Quando il Presidente della Camera dei rappresentanti Nancy Pelosi è apparsa in un video alterato che ha attaccato la sua credibilità, le sue parole suonavano discontinue e confuse. Ma è la reazione di Facebook, Twitter e YouTube, che ha alimentato la diffusione del video a scatenare il disaccordo sul modo in cui le aziende tecnologiche dovrebbero gestire i contenuti manipolati.
Il 22 maggio, una pagina Facebook denominata Politics WatchDog ha pubblicato il video, che è stato rallentato per dare l’impressione che la legislatrice californiana stesse biascicando le sue parole. Il video si è rapidamente diffuso su tutti e tre i social network. In un primo assaggio delle sfide che potevano affrontare durante le elezioni del 2020 negli Stati Uniti, ognuno ha avuto una reazione diversa: Facebook ha permesso al video di rimanere al suo posto, ma ha mostrato gli articoli dei ricercatori che hanno verificato i fatti. YouTube l’ha eliminato, mentre Twitter ha lasciato che rimanesse sulla sua piattaforma.

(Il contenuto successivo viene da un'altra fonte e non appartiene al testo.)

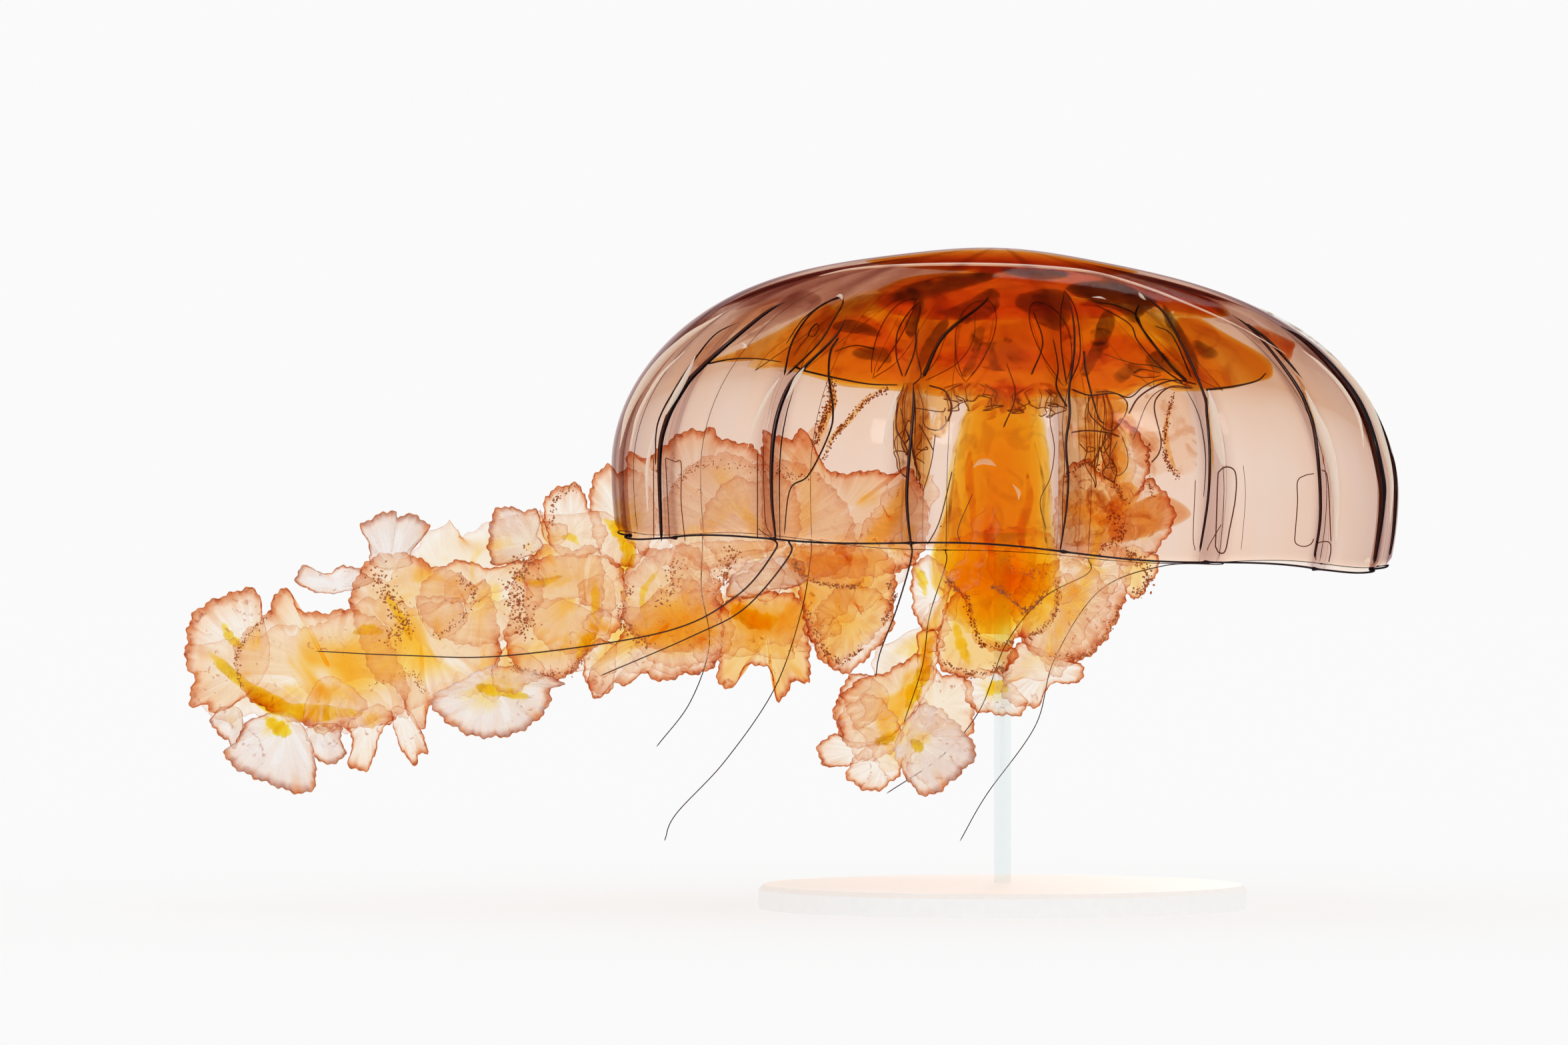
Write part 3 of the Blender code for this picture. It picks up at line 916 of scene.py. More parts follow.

Le diverse risposte sottolineano la sfida che i video manipolati, e più in generale la disinformazione, pongono alle aziende. I social network hanno regole contro la pubblicazione di informazioni intenzionalmente fuorvianti, ma cercano anche di incoraggiare la libertà di espressione. Trovare un equilibrio – in particolare quando quella che promette di essere una stagione elettorale particolarmente pesante si scalda – si sta rivelando difficile.
Per giovedì prossimo è prevista una riunione dello House Intelligence Committee allo scopo di tenere un’audizione sui media manipolati e sul fenomeno dei “deepfakes”, una tecnica che utilizza l’intelligenza artificiale per creare video di persone che fanno o dicono qualcosa che non hanno fatto. Il video di Pelosi, una forma più semplice di montaggio video che alcuni spettatori pensavano fosse reale, non è considerato un deepfake, ma probabilmente sarà uno dei temi affrontati nella discussione.